Guns, you say?  Yes, in the times I’ve been to the favelas, I have danced and drank and hung out among men–some mere teenagers–holding large machine guns.  Though the funny thing is I’ve never once felt unsafe in the favelas.  Most of the favelas surrounding the Zona Sul areas of Copacabana, Ipanema, and Leblon are relatively tranquilo, some offering guided favela tours where tourists can get a look into what exists inside these favelas.  In fact, I have friends who live in the favelas, and life–apart from having to deal with going up and down the steep hills every day–is very tranquilo for them.  And there’s a strong sense of community in the favelas that I love, a jeito (a manner, a way) that is very Brazilian, that you can’t get on the chic streets of Leblon, one of the richest neighborhoods in the city.  Come nighttime, the streets have a certain hum, an energy that is unique to the favelas.  It’s honestly one of my favorite places to hang out in Rio.  The restaurants are filled with people just hanging out, shooting the shit, listening to raucous funk music playing from some guy’s car.  Like in any community, there are tons of hangouts where people chat over cheap beers and cigarettes, people watch, and chill without pretenses.  Lots of daps are given to lots of homeboys in the favelas.  And that’s a lot more my scene than a lifeless bar in Ipanema with dolled up girls and their fancy watch-wearing boyfriends looking bored and sipping overpriced beer.

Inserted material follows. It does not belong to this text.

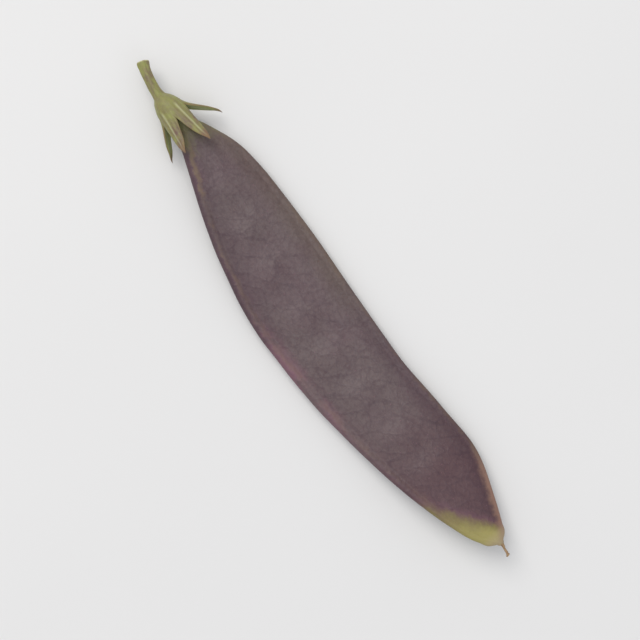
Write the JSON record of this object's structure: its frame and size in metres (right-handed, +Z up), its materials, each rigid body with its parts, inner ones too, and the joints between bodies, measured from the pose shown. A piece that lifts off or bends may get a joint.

One of the better reasons to go to the favelas on a weekend night are the baile funk parties.  Favela funk [forgive the cheesyness of the video… it was one of the least offensive ones I could find that was typical funk you’d hear in the favelas], carioca funk, or just funk, is the ass-shaking, bass-pounding, gangsta-style music that became popular in the 90s in Brazil.  Truthfully, the music is horrible, lyrically and musically–akin to the type of music Lil’ Jon makes; the “MCs” are people of mediocre to no talent just yelling repetitive phrases over and over on top of a beat.  BUT, put the music on some huge speakers, set out a bunch of vendors selling cheap alcohol, and add some hundreds of sweaty Brazilians getting down, and you’ve got yourself a party.  On Friday night, after kicking it with some local faveladors at a small mercadinho in Rocinha, and attempting to check out the baile funk party there (though the real party happens on Sunday nights in Rocinha), we decided to make our way over to Vidigal, another favela nearby.  Vidigal’s party is outdoors, a street party where people drink and dance on the sloping street.  And with the twinkling lights of the favela surrounding you above and below, it’s a very cool setting.  Our night ended as the sun was coming up, and we walked the winding streets down to the bottom of the hill.  Of course, the minivan taxi we took on the way home broke down (figures), and we had to get out and walk back along the beach in Leblon.  But then again, it’s not every day you get to enjoy sunrise along the beach after a heady night of drinking and dancing in Rio’s favelas.